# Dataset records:
┄┄┄┄┄┄

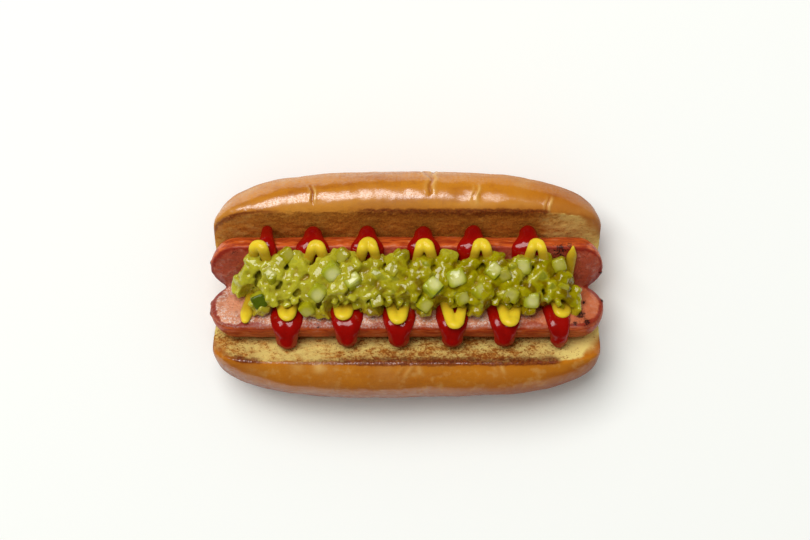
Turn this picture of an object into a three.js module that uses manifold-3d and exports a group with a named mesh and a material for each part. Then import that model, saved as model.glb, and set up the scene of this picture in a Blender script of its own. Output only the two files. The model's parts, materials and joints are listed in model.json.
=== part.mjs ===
// A hot dog: a top-split bun, opened like a book, round a frankfurter that is itself split lengthwise and
// opened flat side up, with a zigzag of ketchup, a thinner one of mustard on it, and a heap of pickle relish.
// Millimetres, +X along the bun, +Y to its thicker half, +Z up, origin at the middle of the base.
import * as THREE from "three";
import { mergeVertices } from "three/addons/utils/BufferGeometryUtils.js";
import Module from "manifold-3d";

const wasm = await Module();
wasm.setup();

// ---- Driving dimensions ----
const GAP = 0.3; // air between two nodes that touch

const FRANK = {
  length: 152,
  radius: 11.8,
  tilt: THREE.MathUtils.degToRad(45), // how far each cut face is tipped up from level
  hingeZ: 18, // height of the crease between the two cut faces
  web: 0.7, // how far each half reaches past the middle, to join the other
  crown: 0.9, // how far the cut meat swells
  endLength: 10.5, // of each rounded end
  endPower: 2.3, // bluntness of the rounded ends
  narrowing: 0.04, // how much thinner it is at the ends than in the middle
  endSteps: 5,
  middleSteps: 6,
  sides: 18,
};

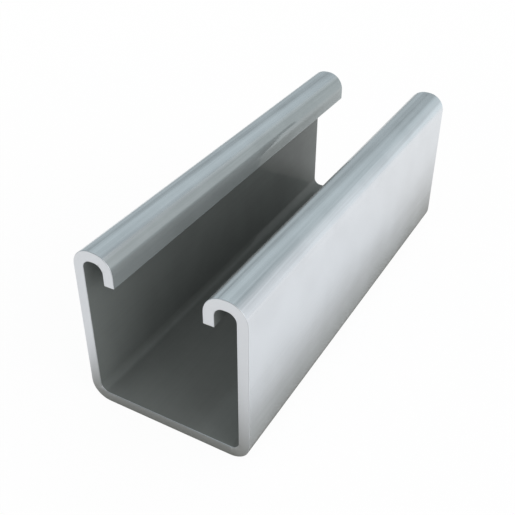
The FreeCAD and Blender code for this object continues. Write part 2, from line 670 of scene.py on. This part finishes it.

┄┄┄┄┄┄

# WRITTEN TASK:
Exact output of every entry is required.

# RESPONSE TO THIS TASK:
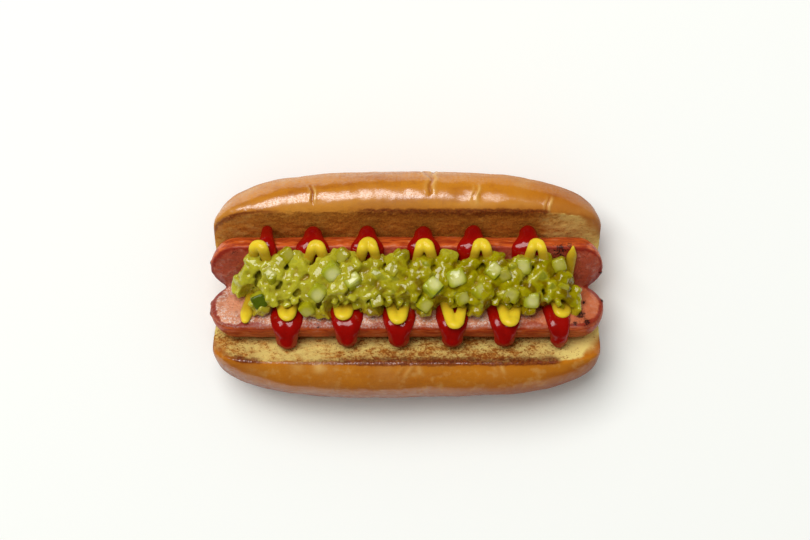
Turn this picture of an object into a three.js module that uses manifold-3d and exports a group with a named mesh and a material for each part. Then import that model, saved as model.glb, and set up the scene of this picture in a Blender script of its own. Output only the two files. The model's parts, materials and joints are listed in model.json.
=== part.mjs ===
// A hot dog: a top-split bun, opened like a book, round a frankfurter that is itself split lengthwise and
// opened flat side up, with a zigzag of ketchup, a thinner one of mustard on it, and a heap of pickle relish.
// Millimetres, +X along the bun, +Y to its thicker half, +Z up, origin at the middle of the base.
import * as THREE from "three";
import { mergeVertices } from "three/addons/utils/BufferGeometryUtils.js";
import Module from "manifold-3d";

const wasm = await Module();
wasm.setup();

// ---- Driving dimensions ----
const GAP = 0.3; // air between two nodes that touch

const FRANK = {
  length: 152,
  radius: 11.8,
  tilt: THREE.MathUtils.degToRad(45), // how far each cut face is tipped up from level
  hingeZ: 18, // height of the crease between the two cut faces
  web: 0.7, // how far each half reaches past the middle, to join the other
  crown: 0.9, // how far the cut meat swells
  endLength: 10.5, // of each rounded end
  endPower: 2.3, // bluntness of the rounded ends
  narrowing: 0.04, // how much thinner it is at the ends than in the middle
  endSteps: 5,
  middleSteps: 6,
  sides: 18,
};

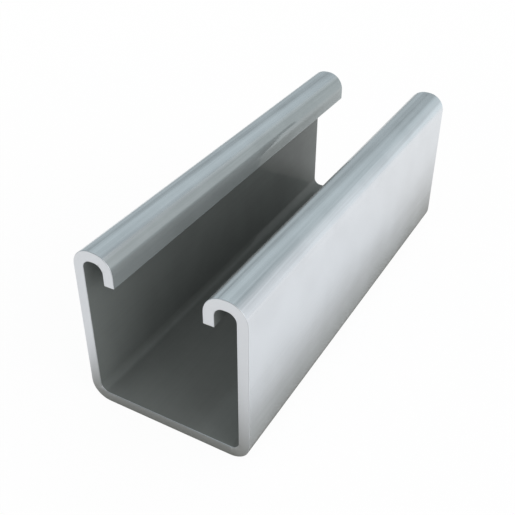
The FreeCAD and Blender code for this object continues. Write part 2, from line 670 of scene.py on. This part finishes it.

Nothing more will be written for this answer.